Passengers on the Famous Soo Locks Boat Tours got an extended tour and a bonus “up North” story to tell when the crew spotted a bald eagle struggling to swim away from the MacArthur Lock. Captain Larry Spencer, narrator Kari Eliason and dock master Kathy Morton were in the pilot house upbound when they spotted the eagle using its wings to propel itself through the water.

The eagle’s location made rescue a necessity, since the area below the locks in is entirely enclosed by concrete walls. There was nowhere the eagle could reach a shore, and it would eventually have tired and drowned without their intervention.

The crew immediately went into action with Kari and Kathy using a walkie-talkie from the lower deck to guide the captain to maneuver the boat nearer the eagle.

Senior deckhand and chief engineer, Dave Dumas, opened the gangway on the port side and, knowing they did not have a net large enough to hold the eagle, tried to throw a life ring near it, hoping it would climb on.

Neither this tactic nor trying to scoop it into a milk crate worked, and the eagle swam away from the ring. Kathy, a retired Michigan State Police trooper, alerted Central Dispatch, hoping the sheriff or D.N.R. might have a boat nearby that could assist.

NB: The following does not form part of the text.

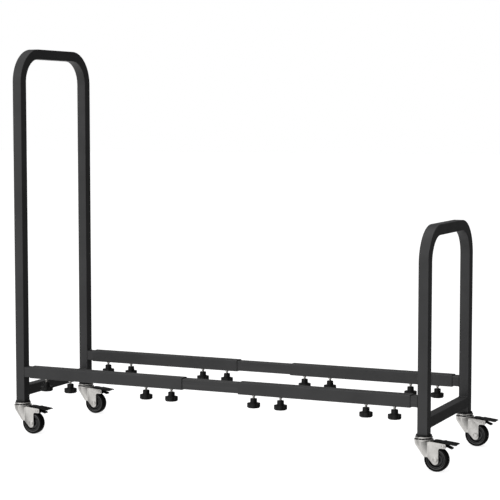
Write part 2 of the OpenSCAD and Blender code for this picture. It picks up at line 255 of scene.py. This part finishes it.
def finish(name, shades, roughness, metallic=0.0, patch=25.0, grain=1200.0, depth=0.03, stretch=None,
           edge_wear_and_highlight=None, specular=0.5):
    """A surface with drifting shade and roughness and a fine bump, depth in millimetres. patch and grain are
    how fine the drift and the bump are. stretch draws the drift out along an axis, and
    edge_wear_and_highlight is the lighter shade painted along the edges, partly as rub-through wear and
    partly as a painted edge highlight."""
    material = bpy.data.materials.new(name)
    material.use_nodes = True
    nodes, links = material.node_tree.nodes, material.node_tree.links
    shader = nodes["Principled BSDF"]
    shader.inputs["Metallic"].default_value = metallic
    shader.inputs["Specular IOR Level"].default_value = specular
    place_on = nodes.new("ShaderNodeTexCoord").outputs["Object"]

    def noise(scale, detail, spread=None):
        source = place_on
        if spread:
            mapping = nodes.new("ShaderNodeMapping")
            mapping.inputs["Scale"].default_value = spread
            links.new(source, mapping.inputs["Vector"])
            source = mapping.outputs["Vector"]
        texture = nodes.new("ShaderNodeTexNoise")
        texture.inputs["Scale"].default_value = scale
        texture.inputs["Detail"].default_value = detail
        links.new(source, texture.inputs["Vector"])
        return texture.outputs["Fac"]

    def ranged(value, low, high, to_low, to_high):
        mapped = nodes.new("ShaderNodeMapRange")
        for socket, number in zip(mapped.inputs[1:5], (low, high, to_low, to_high)):
            socket.default_value = number
        links.new(value, mapped.inputs[0])
        return mapped.outputs[0]

    def mixed(factor, first, second):
        mix = nodes.new("ShaderNodeMix")
        mix.data_type = "RGBA"
        links.new(factor, mix.inputs["Factor"])
        for socket, colour in ((mix.inputs["A"], first), (mix.inputs["B"], second)):
            if isinstance(colour, tuple):
                socket.default_value = (*colour, 1)
            else:
                links.new(colour, socket)
        return mix.outputs["Result"]

    colour = mixed(ranged(noise(patch, 5, stretch), 0.35, 0.65, 0, 1), shades[0], shades[1])
    rough = ranged(noise(patch * 2.3, 6, stretch), 0.3, 0.7, roughness[0], roughness[1])
    # Edges painted lighter: partly rub-through wear, partly a painted edge highlight
    if edge_wear_and_highlight:
        bevel = nodes.new("ShaderNodeBevel")
        bevel.samples = 4
        bevel.inputs["Radius"].default_value = EDGE_WEAR_AND_HIGHLIGHT_WIDTH * MM
        dot = nodes.new("ShaderNodeVectorMath")
        dot.operation = "DOT_PRODUCT"
        links.new(bevel.outputs["Normal"], dot.inputs[0])
        links.new(nodes.new("ShaderNodeNewGeometry").outputs["Normal"], dot.inputs[1])
        edge = ranged(dot.outputs["Value"], 0.99, 0.86, 0, 1)
        wear_and_highlight_mask = nodes.new("ShaderNodeMath")
        wear_and_highlight_mask.operation = "MULTIPLY"
        links.new(edge, wear_and_highlight_mask.inputs[0])
        links.new(ranged(noise(90, 4), 0.45, 0.7, 0.15, 1), wear_and_highlight_mask.inputs[1])
        colour = mixed(wear_and_highlight_mask.outputs[0], colour, edge_wear_and_highlight)
    links.new(colour, shader.inputs["Base Color"])
    links.new(rough, shader.inputs["Roughness"])
    bump = nodes.new("ShaderNodeBump")
    bump.inputs["Strength"].default_value = 1.0
    bump.inputs["Distance"].default_value = depth * MM
    links.new(noise(grain, 2), bump.inputs["Height"])
    links.new(bump.outputs["Normal"], shader.inputs["Normal"])
    return material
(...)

Learning that the first effort had been unsuccessful, Captain Spencer turned the tour boat around and returned downriver where there were fishermen in boats. They were able to get the attention of one boat, and while Kari and Kathy were yelling to the first boat, another had apparently spotted the eagle.

Dock Master Kathy Morton, Captain Larry Spencer, Narrator Kari Eliason, Senior Deckhand and Chief Engineer, Dave Dumas

The second boat had a large enough net, and they were able to approach the bird and safely scoop it into the net. The fishermen then headed back toward the locks where they were able to deposit the eagle on the Center Pier, an area just below the entrance to the locks.

The eagle’s feathers would have been thoroughly soaked after spending so much time in the water, and it rested on the pier for about five minutes before flying away.

With the eagle safely out of the water, Captain Spencer turned the tour boat back around while Kari resumed her narrating, giving the passengers a detailed account of the rescue.

The sight of a bald eagle is something that most people never experience, let alone to see one swimming. The crew assumed that the eagle had caught a very large fish in its talons but was unable to get airborne with it. Not wanting to release a substantial meal, the eagle held on, with no way of knowing that there was no dry land near where it could leave the water.

One law of the seas is that a ship must answer a distress call from any other vessel. While this feathered vessel with its heavy cargo was not what one would usually picture, the captain did not hesitate to turn his boat around in an attempt to help the bird.

The rescue adventure delayed the boat’s tour though the Soo Locks only about 25 minutes, and Kari now has another story to add to future narrations. Passengers were delighted to learn that they had been part of the rescue mission.

Captain Spencer is a certified SCUBA instructor and diving enthusiast. He remembers a diving vacation to Florida where he was able swim among the Manatees, another protected creature.

Kathy Morton loves to be around boats and has found an ideal second career as the dockmaster.

Kari Eliason, originally from land-locked Ironwood, Michigan, is a self-professed boat nerd. Kari developed a love for identifying and photographing Great Lakes freighters after moving here in 1995.

She says she has found her dream job, telling passengers about the history of the Soo while being up close and personal with the many ships she admires. She especially likes promoting tourism and helping visitors to the Soo enjoy their stay here.

After docking, the crew immediately procured a very large net to add to their equipment, in case another rescue is needed in the future.